_DIRECTIVE_.
What is needed is an exact copy of the lines from the one containing "for name, make" to the one containing "obj.matrix_parent_inverse = Matrix.Identity(4)", both lines included, and no other lines.

_RECORDED DATA_.
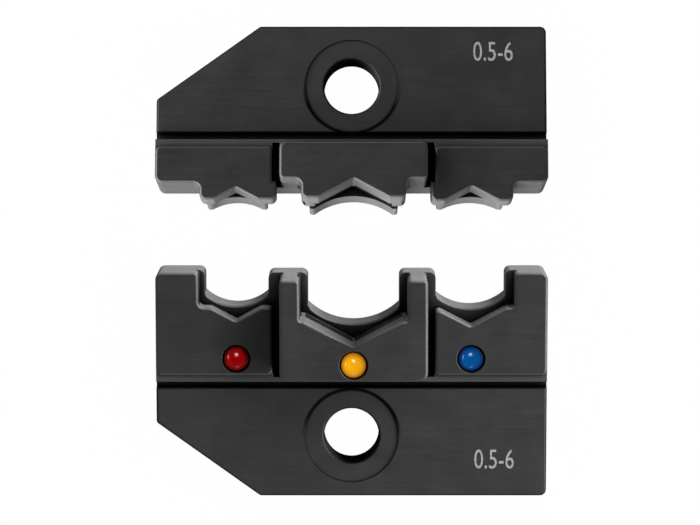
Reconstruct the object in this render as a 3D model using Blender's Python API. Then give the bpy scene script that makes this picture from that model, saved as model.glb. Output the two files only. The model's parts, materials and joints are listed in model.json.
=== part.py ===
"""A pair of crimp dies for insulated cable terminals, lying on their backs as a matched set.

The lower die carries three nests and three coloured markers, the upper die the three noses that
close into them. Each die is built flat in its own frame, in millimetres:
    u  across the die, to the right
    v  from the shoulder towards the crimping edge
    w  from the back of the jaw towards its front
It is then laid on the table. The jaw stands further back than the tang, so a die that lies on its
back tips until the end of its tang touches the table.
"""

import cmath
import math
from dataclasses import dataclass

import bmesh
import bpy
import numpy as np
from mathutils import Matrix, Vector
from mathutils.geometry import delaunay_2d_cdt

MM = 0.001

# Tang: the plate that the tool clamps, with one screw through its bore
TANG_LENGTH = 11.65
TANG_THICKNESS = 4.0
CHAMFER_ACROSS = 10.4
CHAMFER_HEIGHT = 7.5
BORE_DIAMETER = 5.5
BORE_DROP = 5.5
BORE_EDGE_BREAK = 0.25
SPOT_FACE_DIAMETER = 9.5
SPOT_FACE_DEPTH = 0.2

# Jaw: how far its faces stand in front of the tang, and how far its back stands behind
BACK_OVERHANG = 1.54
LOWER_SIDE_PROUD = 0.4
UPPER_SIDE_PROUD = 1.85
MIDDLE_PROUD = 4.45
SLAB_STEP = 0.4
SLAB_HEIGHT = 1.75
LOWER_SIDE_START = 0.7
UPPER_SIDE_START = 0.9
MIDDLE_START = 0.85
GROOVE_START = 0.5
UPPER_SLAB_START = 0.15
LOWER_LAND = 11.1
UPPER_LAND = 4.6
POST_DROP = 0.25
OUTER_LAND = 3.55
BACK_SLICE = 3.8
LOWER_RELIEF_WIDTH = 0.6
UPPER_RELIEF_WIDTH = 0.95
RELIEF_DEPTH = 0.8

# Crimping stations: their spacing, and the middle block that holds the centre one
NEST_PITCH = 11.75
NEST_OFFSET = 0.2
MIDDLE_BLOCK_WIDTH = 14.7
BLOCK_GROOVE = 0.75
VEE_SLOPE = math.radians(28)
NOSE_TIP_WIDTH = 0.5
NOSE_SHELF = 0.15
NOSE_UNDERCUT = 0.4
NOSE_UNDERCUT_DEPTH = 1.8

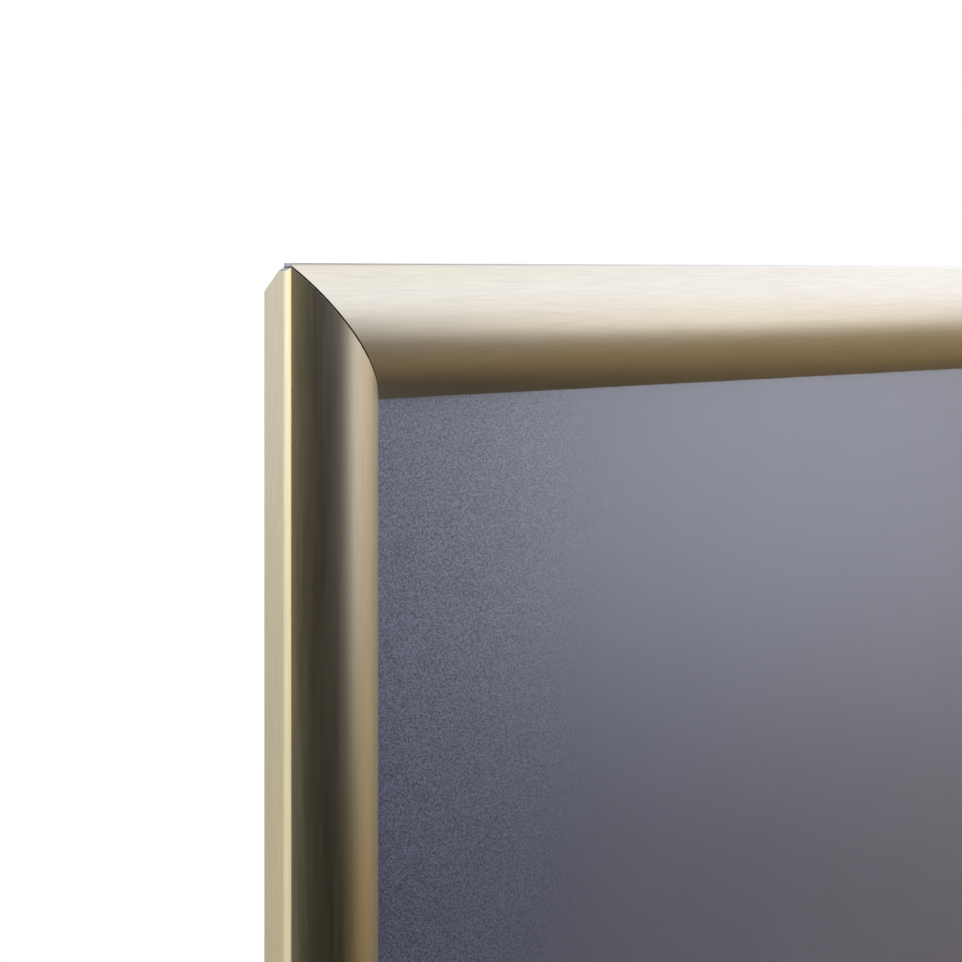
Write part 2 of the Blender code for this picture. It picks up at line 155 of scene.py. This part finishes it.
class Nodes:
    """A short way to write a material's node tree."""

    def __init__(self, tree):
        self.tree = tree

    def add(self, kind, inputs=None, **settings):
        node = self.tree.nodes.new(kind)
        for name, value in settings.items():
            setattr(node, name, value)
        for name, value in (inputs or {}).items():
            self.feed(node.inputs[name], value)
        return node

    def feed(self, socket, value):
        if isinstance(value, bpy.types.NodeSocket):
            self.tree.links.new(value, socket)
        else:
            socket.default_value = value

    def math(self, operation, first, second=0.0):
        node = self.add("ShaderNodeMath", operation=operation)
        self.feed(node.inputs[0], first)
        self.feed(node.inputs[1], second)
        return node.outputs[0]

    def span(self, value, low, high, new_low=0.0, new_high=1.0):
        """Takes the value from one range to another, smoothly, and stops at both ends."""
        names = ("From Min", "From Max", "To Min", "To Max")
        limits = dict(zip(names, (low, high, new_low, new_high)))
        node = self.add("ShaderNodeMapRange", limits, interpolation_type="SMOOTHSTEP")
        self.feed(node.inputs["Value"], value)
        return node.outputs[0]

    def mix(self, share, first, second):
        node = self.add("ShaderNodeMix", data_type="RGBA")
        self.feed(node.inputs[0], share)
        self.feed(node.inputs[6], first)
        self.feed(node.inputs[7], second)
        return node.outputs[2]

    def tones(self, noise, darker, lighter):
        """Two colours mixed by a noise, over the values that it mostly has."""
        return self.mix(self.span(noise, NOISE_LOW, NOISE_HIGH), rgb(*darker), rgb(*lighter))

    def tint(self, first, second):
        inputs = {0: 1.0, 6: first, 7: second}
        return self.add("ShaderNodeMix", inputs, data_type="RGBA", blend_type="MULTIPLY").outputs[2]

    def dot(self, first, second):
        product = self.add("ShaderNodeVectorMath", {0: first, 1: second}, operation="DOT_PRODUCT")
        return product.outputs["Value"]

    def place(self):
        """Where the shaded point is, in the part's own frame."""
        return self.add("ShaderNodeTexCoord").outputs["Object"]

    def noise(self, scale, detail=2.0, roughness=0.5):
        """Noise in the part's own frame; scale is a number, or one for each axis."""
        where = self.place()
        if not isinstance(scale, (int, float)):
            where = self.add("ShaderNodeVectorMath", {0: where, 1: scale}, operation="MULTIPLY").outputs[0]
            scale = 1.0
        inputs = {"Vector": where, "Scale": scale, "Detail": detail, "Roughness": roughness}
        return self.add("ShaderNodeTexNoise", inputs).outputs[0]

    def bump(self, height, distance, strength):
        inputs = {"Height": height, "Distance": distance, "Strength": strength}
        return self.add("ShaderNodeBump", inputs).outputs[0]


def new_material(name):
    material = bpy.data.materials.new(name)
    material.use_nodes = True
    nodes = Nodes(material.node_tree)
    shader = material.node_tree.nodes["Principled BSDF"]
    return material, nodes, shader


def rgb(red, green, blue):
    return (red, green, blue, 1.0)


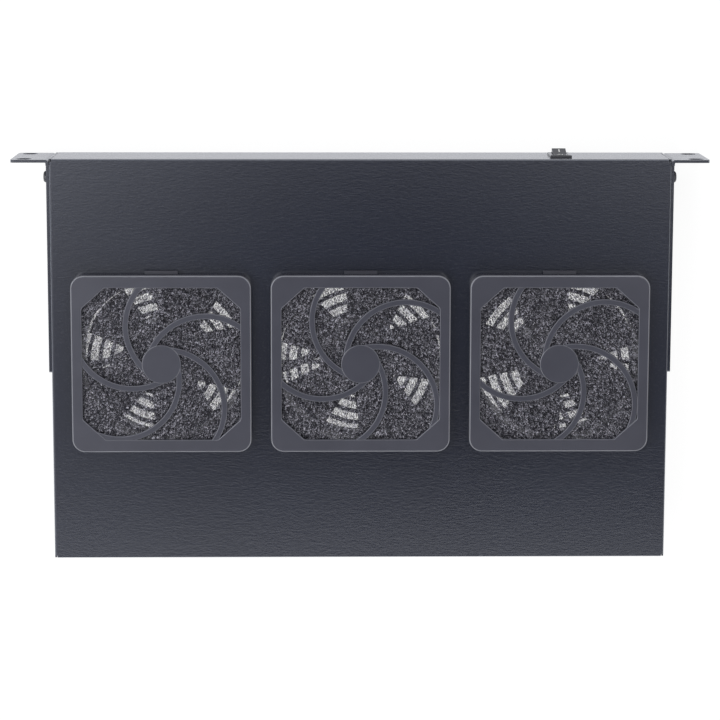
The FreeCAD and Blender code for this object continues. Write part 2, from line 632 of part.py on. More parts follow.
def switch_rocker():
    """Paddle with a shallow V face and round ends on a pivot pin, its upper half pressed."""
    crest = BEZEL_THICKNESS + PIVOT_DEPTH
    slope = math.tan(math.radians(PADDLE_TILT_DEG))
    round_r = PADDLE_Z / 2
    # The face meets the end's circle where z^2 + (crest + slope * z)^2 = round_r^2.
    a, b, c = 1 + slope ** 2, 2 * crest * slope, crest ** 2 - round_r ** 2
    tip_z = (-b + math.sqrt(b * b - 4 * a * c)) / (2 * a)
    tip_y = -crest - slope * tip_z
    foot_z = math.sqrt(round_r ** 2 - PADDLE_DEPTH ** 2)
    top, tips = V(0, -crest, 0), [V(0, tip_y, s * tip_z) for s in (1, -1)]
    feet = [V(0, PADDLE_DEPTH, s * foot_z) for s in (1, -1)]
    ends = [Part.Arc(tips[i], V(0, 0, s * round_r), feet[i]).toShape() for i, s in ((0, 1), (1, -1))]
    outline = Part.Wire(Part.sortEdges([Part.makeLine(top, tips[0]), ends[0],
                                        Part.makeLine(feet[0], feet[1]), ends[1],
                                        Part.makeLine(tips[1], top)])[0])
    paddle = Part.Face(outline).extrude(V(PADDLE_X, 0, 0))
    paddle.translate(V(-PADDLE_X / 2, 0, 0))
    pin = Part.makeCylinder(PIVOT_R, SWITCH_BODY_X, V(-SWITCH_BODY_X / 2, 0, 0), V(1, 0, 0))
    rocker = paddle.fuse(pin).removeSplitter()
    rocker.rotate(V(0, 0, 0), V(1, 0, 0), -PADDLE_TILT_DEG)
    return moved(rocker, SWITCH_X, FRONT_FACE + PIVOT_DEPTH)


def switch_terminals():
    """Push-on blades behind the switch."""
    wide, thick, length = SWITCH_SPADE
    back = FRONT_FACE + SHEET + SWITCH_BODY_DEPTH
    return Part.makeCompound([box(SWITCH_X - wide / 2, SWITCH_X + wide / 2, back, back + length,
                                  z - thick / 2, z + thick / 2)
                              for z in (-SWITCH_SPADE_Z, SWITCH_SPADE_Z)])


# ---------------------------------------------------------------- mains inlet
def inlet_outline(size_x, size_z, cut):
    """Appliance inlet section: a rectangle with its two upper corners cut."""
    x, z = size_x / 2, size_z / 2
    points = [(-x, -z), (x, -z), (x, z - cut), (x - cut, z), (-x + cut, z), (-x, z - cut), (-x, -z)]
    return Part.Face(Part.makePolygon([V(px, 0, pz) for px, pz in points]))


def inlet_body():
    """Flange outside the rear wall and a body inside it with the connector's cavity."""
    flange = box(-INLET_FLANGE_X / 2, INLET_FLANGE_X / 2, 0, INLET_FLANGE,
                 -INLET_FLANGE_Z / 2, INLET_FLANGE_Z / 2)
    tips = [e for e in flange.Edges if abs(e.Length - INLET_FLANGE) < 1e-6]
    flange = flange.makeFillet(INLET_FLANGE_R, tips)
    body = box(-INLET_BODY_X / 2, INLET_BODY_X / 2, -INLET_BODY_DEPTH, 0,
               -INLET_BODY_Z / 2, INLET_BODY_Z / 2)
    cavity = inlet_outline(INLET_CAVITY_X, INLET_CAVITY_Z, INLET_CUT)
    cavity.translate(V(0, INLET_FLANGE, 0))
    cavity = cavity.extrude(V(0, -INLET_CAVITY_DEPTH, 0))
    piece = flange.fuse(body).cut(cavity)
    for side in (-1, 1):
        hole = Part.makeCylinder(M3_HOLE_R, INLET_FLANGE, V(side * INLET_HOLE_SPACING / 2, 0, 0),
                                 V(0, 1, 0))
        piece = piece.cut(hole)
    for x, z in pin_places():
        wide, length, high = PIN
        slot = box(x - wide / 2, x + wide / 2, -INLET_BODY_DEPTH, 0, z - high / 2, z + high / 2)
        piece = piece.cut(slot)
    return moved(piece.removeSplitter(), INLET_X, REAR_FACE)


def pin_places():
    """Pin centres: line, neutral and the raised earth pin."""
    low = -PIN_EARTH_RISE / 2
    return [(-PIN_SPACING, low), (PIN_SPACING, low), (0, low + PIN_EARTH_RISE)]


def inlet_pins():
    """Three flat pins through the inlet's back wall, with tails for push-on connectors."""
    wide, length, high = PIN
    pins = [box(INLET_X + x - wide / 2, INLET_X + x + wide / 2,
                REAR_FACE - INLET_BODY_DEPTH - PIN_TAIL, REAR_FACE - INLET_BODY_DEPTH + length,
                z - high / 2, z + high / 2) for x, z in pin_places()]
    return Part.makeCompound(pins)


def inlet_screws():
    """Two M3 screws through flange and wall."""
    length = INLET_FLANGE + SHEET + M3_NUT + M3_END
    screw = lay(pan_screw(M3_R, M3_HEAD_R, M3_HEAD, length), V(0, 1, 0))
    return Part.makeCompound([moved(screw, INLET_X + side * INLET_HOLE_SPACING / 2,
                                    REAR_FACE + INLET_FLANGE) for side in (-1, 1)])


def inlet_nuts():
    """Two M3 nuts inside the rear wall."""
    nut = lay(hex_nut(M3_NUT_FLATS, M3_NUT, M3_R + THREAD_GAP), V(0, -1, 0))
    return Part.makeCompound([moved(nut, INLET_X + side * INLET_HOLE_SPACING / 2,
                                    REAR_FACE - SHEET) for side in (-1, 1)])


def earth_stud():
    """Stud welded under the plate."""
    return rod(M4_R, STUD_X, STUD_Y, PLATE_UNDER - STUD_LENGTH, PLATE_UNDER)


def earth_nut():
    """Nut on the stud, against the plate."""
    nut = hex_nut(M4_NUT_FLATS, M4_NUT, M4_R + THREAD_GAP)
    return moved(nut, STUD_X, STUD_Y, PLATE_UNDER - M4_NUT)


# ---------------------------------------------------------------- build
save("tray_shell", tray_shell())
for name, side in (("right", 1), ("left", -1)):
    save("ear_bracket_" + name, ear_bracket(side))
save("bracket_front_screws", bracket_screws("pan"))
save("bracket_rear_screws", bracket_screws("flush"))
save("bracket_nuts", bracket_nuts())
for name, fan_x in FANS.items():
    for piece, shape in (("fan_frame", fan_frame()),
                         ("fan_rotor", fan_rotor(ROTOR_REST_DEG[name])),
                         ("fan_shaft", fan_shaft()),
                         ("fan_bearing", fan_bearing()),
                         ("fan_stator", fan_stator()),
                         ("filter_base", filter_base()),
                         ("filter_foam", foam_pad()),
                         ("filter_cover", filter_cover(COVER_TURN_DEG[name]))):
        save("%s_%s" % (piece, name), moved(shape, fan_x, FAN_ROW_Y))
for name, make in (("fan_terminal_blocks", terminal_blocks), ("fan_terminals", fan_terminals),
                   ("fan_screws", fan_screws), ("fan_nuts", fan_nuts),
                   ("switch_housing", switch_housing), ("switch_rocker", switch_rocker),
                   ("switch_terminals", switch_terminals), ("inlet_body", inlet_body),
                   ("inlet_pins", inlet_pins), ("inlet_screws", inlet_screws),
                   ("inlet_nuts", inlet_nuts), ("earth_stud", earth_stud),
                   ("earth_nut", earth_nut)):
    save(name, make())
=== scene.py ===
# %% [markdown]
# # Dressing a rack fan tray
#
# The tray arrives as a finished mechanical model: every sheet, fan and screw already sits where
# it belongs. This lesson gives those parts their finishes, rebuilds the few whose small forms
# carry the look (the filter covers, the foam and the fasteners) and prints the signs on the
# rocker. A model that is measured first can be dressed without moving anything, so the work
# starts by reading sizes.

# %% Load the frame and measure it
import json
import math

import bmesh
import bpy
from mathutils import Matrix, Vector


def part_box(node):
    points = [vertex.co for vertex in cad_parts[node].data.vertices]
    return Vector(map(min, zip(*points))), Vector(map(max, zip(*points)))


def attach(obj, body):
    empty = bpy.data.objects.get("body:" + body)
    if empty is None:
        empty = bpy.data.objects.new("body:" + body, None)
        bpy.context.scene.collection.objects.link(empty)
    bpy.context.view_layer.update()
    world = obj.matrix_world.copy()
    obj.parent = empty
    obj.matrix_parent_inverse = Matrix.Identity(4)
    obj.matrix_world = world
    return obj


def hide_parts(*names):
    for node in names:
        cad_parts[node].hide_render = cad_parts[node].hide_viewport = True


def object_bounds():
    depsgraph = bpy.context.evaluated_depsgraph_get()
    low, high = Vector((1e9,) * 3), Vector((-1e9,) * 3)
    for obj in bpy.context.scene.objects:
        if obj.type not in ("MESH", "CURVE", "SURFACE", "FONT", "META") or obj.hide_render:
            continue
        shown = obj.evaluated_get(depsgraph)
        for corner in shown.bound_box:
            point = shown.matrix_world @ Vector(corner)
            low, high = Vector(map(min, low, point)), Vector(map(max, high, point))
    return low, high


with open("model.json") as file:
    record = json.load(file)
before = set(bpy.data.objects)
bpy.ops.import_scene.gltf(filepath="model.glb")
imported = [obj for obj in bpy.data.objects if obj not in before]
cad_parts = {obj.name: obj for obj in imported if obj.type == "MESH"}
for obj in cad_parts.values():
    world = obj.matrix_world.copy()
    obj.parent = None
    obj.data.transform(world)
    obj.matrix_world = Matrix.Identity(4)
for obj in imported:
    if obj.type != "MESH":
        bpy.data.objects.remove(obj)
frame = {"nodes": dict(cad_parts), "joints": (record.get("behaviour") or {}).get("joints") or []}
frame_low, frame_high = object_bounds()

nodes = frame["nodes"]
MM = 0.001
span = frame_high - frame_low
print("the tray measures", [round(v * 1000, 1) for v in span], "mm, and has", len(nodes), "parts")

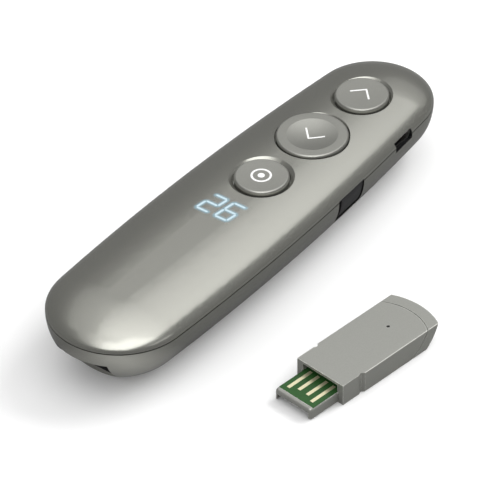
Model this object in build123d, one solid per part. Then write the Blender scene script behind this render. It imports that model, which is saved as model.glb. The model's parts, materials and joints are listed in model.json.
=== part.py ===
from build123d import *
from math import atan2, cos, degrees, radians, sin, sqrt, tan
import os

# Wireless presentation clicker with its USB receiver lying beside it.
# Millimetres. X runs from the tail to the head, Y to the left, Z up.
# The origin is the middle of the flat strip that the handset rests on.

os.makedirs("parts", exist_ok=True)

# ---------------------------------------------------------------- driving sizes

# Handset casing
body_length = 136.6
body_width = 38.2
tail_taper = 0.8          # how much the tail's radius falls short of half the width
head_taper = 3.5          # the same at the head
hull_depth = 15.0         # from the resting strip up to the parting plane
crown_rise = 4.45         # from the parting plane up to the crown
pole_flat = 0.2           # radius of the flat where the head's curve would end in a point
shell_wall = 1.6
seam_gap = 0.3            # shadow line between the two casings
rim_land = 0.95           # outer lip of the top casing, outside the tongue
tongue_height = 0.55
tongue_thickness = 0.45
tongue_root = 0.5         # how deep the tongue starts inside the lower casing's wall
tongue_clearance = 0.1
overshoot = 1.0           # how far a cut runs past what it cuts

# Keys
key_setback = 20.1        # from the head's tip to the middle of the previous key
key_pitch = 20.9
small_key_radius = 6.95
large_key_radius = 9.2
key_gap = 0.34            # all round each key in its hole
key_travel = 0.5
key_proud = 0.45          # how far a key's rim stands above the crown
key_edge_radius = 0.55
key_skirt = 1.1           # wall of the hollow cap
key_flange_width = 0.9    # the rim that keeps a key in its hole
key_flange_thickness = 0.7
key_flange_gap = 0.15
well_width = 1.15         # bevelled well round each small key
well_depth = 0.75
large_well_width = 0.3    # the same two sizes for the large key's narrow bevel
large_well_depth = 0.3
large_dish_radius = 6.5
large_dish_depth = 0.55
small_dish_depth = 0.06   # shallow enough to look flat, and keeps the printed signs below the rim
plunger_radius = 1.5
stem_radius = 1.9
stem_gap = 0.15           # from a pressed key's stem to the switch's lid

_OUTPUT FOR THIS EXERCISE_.
for name, make in (("fan_terminal_blocks", terminal_blocks), ("fan_terminals", fan_terminals),
                   ("fan_screws", fan_screws), ("fan_nuts", fan_nuts),
                   ("switch_housing", switch_housing), ("switch_rocker", switch_rocker),
                   ("switch_terminals", switch_terminals), ("inlet_body", inlet_body),
                   ("inlet_pins", inlet_pins), ("inlet_screws", inlet_screws),
                   ("inlet_nuts", inlet_nuts), ("earth_stud", earth_stud),
                   ("earth_nut", earth_nut)):
    save(name, make())
=== scene.py ===
# %% [markdown]
# # Dressing a rack fan tray
#
# The tray arrives as a finished mechanical model: every sheet, fan and screw already sits where
# it belongs. This lesson gives those parts their finishes, rebuilds the few whose small forms
# carry the look (the filter covers, the foam and the fasteners) and prints the signs on the
# rocker. A model that is measured first can be dressed without moving anything, so the work
# starts by reading sizes.

# %% Load the frame and measure it
import json
import math

import bmesh
import bpy
from mathutils import Matrix, Vector


def part_box(node):
    points = [vertex.co for vertex in cad_parts[node].data.vertices]
    return Vector(map(min, zip(*points))), Vector(map(max, zip(*points)))


def attach(obj, body):
    empty = bpy.data.objects.get("body:" + body)
    if empty is None:
        empty = bpy.data.objects.new("body:" + body, None)
        bpy.context.scene.collection.objects.link(empty)
    bpy.context.view_layer.update()
    world = obj.matrix_world.copy()
    obj.parent = empty
    obj.matrix_parent_inverse = Matrix.Identity(4)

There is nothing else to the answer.